Home1797 Edition

REPROBATION

Volume 16 · 264 words · 1797 Edition

theology, means the act of abandoning, or state of being abandoned, to eternal destruction, and is applied to that decree or resolve which God has taken from all eternity to punish sinners who shall die in impenitence; in which sense it is directly opposed to election. When a sinner is so hardened as to feel no remorse or misgiving of conscience, it is considered as a sign of reprobation; which by the ancients has been distinguished into positive and negative. The first is that whereby God is supposed to create men with a positive and absolute resolution to damn them eternally. This opinion is countenanced by St. Augustine and other Christian fathers, and is a peculiar tenet of Calvin and most of his followers. The church of England, in The thirty-nine Articles, teaches something like it; and the church of Scotland, in the Confession of Faith, maintains it in the strongest terms.

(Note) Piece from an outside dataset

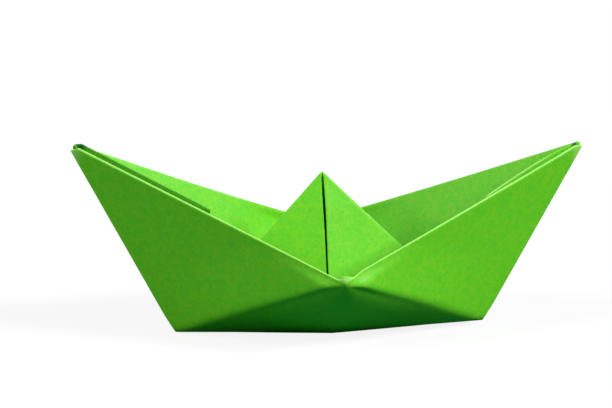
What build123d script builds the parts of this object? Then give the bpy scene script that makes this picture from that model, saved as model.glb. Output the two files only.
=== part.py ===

But the notion is generally exploded, and is believed by no rational divine in either church, being totally injurious to the justice of the Deity. Negative or conditional reprobation is that whereby God, though he has a sincere desire to save men, and furnishes them with the necessary means, so that all if they will may be saved, yet sees that there are many who will not be saved by the means, however powerful, that are afforded them; tho' by other means which the Deity sees, but will not afford them, they might be saved. Reprobation respects angels as well as men, and respects the latter either fallen or unfallen. See Predestination.